Real Sports did a segment on MAR shortly after 9/11. The segment focused on how he was still trying to keep in shape for the league, but it also sort of potrayed him as someone who was sort of borderline into getting into the leauge. Than 9/11 happened, and an agent said he was pretty much unsignable from a PR standpoint by any NBA team, especially because MAR would say things like Jewish people avoided the WTC on that day and other various tin foil hat stuff like that (although I'm not personally making any judgements about his claims). Then the poor guy's house was set on fire by an arsonist, which saddens me.


----------



## lw32 (May 24, 2003)

I'd put it down to his attitude and disrespect towards the NBA. It was '96 when he was suspended for not standing for the national anthem, not '01.
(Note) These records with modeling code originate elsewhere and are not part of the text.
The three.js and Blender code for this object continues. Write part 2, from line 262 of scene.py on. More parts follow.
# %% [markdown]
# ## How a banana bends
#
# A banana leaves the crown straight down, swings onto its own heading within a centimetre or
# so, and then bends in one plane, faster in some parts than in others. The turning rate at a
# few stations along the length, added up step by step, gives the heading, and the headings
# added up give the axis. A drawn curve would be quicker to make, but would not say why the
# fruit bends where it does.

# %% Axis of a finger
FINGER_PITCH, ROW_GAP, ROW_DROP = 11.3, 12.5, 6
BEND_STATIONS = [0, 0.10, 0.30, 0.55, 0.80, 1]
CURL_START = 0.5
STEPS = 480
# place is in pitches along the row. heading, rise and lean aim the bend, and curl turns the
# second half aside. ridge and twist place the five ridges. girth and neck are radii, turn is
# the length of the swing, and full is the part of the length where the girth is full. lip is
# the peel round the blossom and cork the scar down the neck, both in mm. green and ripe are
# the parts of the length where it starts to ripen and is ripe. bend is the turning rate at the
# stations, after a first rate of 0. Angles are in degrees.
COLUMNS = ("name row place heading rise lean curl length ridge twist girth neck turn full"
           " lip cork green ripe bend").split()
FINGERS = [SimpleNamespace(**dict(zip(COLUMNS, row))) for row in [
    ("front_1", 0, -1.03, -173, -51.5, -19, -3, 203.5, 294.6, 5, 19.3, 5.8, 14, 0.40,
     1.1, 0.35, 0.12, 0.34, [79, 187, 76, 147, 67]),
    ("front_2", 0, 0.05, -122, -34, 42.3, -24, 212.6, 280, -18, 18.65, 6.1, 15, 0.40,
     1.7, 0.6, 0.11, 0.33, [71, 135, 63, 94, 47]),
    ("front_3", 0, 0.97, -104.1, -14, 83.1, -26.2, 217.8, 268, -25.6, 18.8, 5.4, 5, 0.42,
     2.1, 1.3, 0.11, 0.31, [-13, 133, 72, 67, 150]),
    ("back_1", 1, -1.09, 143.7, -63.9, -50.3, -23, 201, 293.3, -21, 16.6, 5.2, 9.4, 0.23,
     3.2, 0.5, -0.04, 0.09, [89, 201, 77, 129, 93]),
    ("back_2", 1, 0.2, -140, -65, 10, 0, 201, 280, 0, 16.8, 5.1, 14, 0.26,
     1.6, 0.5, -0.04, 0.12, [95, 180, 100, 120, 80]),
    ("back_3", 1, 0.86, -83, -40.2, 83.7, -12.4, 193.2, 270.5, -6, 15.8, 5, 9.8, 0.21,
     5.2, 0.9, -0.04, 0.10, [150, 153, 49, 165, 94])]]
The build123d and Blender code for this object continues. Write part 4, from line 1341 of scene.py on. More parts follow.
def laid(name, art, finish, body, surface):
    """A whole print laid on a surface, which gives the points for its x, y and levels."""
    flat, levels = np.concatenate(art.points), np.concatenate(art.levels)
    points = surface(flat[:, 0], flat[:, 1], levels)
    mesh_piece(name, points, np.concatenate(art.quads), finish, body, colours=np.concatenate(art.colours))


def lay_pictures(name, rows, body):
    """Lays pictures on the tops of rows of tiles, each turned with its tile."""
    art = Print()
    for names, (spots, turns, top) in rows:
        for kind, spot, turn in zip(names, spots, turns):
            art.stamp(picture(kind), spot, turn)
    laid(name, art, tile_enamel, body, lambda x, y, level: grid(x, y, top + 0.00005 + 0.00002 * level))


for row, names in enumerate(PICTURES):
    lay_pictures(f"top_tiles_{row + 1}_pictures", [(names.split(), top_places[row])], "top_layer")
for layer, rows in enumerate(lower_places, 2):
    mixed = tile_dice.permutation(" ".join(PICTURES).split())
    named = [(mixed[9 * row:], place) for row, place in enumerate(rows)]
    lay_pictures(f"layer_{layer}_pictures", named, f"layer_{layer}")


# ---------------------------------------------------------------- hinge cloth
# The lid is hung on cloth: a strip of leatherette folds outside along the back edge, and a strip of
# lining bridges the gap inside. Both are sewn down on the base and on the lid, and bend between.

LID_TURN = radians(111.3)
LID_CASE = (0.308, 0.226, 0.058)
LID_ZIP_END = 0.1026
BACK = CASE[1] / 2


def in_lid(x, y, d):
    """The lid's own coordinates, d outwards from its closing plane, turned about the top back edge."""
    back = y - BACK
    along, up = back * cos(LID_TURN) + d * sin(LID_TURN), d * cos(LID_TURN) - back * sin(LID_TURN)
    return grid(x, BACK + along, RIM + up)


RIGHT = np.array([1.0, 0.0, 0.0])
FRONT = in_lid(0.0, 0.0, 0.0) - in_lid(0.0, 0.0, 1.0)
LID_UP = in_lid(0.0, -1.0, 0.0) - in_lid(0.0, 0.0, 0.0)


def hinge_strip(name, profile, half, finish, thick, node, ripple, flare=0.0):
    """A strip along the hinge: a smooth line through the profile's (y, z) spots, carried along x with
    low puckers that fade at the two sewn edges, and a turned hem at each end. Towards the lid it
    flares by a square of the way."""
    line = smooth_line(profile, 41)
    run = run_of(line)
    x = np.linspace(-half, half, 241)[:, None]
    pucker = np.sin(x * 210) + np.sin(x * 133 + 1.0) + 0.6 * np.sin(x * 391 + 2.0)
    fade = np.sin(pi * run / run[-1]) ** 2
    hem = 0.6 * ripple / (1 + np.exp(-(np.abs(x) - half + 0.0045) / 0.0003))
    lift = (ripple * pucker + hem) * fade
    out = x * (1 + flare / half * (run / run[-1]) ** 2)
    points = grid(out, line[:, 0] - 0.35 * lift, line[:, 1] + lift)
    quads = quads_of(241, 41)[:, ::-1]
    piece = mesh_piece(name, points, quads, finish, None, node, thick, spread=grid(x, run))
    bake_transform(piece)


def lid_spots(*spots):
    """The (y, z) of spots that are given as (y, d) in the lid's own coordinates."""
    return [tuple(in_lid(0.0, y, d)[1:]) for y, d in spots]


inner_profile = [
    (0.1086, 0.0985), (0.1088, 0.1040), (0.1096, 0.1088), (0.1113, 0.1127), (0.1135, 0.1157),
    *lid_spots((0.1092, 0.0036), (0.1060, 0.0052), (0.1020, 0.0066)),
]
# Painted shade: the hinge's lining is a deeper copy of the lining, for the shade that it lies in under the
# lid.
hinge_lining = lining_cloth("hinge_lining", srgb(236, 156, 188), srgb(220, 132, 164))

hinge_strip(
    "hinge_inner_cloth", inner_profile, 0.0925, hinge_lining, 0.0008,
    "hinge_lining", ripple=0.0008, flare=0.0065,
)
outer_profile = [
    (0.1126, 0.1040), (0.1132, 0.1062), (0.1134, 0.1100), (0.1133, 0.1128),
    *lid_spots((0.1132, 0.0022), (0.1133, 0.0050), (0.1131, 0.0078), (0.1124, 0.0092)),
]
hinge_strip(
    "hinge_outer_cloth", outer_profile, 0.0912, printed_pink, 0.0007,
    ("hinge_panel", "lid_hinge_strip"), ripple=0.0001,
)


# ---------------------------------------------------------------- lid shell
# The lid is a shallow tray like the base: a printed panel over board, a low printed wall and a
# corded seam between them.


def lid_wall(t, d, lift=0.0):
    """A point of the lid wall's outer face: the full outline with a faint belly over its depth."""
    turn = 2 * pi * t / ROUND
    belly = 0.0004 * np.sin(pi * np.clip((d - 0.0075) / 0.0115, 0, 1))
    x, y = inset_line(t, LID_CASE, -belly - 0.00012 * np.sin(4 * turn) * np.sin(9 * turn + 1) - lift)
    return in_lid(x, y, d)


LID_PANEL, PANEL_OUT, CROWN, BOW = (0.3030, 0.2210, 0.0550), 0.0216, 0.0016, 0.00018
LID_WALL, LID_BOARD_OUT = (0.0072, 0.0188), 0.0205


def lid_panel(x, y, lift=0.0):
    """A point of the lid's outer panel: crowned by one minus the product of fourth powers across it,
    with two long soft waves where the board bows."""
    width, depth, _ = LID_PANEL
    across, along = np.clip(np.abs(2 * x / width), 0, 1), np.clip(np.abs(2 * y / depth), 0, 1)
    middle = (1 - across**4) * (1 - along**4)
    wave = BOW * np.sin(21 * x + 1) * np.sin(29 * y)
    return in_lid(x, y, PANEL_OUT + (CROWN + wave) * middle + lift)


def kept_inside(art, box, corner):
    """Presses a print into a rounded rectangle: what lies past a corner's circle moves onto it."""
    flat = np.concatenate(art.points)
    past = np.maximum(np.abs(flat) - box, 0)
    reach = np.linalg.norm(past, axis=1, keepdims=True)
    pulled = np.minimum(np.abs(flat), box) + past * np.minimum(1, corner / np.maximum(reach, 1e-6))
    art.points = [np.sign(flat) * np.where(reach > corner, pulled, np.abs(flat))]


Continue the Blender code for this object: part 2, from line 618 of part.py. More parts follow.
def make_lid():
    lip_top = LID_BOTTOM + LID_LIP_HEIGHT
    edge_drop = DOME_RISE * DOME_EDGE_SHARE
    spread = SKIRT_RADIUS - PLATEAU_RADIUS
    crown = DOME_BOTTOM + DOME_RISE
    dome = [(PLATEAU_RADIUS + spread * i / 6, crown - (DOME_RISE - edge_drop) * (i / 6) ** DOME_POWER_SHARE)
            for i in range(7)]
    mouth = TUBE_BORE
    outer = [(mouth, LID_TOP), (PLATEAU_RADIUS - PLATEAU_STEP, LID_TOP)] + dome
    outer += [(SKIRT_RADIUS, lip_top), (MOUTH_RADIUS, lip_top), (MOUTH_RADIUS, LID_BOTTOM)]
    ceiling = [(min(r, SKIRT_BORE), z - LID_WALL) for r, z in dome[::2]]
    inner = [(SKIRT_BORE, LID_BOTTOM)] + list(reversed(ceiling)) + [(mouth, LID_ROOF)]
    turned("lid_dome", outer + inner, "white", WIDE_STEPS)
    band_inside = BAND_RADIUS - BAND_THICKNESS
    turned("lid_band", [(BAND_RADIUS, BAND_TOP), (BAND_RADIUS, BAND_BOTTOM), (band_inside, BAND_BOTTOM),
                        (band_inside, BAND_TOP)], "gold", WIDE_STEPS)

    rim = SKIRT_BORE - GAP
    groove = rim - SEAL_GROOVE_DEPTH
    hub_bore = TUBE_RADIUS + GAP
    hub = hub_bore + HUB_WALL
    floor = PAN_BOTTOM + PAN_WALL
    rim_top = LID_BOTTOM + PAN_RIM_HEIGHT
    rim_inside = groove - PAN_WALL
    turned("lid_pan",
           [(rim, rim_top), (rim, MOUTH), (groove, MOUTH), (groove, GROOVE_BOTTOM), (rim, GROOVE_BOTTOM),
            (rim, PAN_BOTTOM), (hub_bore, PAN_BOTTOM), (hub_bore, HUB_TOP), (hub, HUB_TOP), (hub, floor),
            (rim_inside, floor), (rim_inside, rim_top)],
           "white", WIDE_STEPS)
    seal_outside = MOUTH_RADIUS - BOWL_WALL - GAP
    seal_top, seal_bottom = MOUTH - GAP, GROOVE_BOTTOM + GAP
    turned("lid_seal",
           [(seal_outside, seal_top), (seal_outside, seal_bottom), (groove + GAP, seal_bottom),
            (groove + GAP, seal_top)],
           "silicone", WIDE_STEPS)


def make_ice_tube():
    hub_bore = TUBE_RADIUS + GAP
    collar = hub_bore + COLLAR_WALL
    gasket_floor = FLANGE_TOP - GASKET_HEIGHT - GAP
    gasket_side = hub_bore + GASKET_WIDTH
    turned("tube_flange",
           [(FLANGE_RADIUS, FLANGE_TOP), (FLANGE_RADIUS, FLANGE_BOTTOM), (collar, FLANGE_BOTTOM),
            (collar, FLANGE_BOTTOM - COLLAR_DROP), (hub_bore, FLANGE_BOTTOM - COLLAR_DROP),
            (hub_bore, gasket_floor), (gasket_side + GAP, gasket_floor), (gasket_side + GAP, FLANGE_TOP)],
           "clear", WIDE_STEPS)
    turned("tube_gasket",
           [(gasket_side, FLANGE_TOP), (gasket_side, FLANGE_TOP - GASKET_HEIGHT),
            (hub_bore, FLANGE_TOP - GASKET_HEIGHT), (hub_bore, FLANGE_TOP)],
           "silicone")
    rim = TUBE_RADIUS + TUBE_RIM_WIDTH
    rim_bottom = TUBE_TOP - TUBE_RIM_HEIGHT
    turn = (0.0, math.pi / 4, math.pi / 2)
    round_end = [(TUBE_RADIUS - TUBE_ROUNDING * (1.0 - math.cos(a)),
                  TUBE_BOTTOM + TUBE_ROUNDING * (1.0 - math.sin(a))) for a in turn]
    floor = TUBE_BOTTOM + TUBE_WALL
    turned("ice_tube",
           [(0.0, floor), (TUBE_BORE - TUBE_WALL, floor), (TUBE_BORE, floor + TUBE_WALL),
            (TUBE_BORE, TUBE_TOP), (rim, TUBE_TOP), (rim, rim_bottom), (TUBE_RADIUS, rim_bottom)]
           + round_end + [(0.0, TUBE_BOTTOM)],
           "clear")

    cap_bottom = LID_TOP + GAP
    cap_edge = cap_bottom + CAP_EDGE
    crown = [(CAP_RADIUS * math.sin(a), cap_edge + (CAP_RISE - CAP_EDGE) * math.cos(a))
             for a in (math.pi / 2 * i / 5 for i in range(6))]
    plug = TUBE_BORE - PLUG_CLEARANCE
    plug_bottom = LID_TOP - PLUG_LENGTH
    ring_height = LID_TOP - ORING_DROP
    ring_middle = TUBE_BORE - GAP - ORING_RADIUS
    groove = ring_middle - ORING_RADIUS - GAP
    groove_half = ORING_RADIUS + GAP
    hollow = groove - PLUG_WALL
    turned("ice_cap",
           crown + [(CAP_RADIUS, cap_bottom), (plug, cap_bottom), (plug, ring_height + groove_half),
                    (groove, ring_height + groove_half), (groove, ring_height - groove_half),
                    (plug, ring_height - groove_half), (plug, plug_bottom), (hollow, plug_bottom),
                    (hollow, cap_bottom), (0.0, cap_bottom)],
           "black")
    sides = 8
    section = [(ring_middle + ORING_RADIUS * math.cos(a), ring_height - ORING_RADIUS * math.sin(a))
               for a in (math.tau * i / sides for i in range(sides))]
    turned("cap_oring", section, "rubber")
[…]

As someone else mentioned, he didn't have the results to get away with creating so much bad publicity. Isiah Rider was the same, as is Sprewell (to an extent, now it seems he's sick of the NBA), for different reasons though. Comments like "the American flag is a symbol of oppression, of tyranny" didn't help his case either, all in all he's better known for his extreme quotes and actions than his career in the NBA. It's just a matter of respect, acknowledging a national anthem, even if it's not your own.

Now, the NBA will never admit that he was frowned upon, as that would be against freedom of speech, but I think it's evident his actions discouraged teams from signing him later on. He was outspoken, and didn't respect the country in which he had a job. How do you sell that to your teams fanbase? 

He had 2 impressive season at LSU, left for the NBA and never really lived up to the billing. He was extremely skinny too, which didn't help his game develop. His ability to control torrets syndrome was simply amazing though, and he has to be respected for overcoming such adversities.

I wouldn't say he was blackballed by the NBA, as much as teams were not interested in his baggage. The NBA suspended him, but they can't keep him out of the league. I think teams just had enough of him after Sacramento. Once he reached the NBA, he didn't seem as determined as in LSU. He had other focuses, such as Islam, Martial Arts, etc.. He was on the path to becoming a good player out of LSU, then went on a tangent.


----------



## Rednecksbasketball (Dec 18, 2003)

Well I remember an interview with him when he was with the Grizzlies and he was talking about how him and his family was being terrorized in Mississippi. he mentioned that his brother or brother-in-law was jumpped, their church was firebombed. he said he was playing in Canada because he thought it may be safer. so he could be playing in Europe because he just believes its to unsafe in North America. because he just vanished from the league shortly after the attacks in New York and Washington.


----------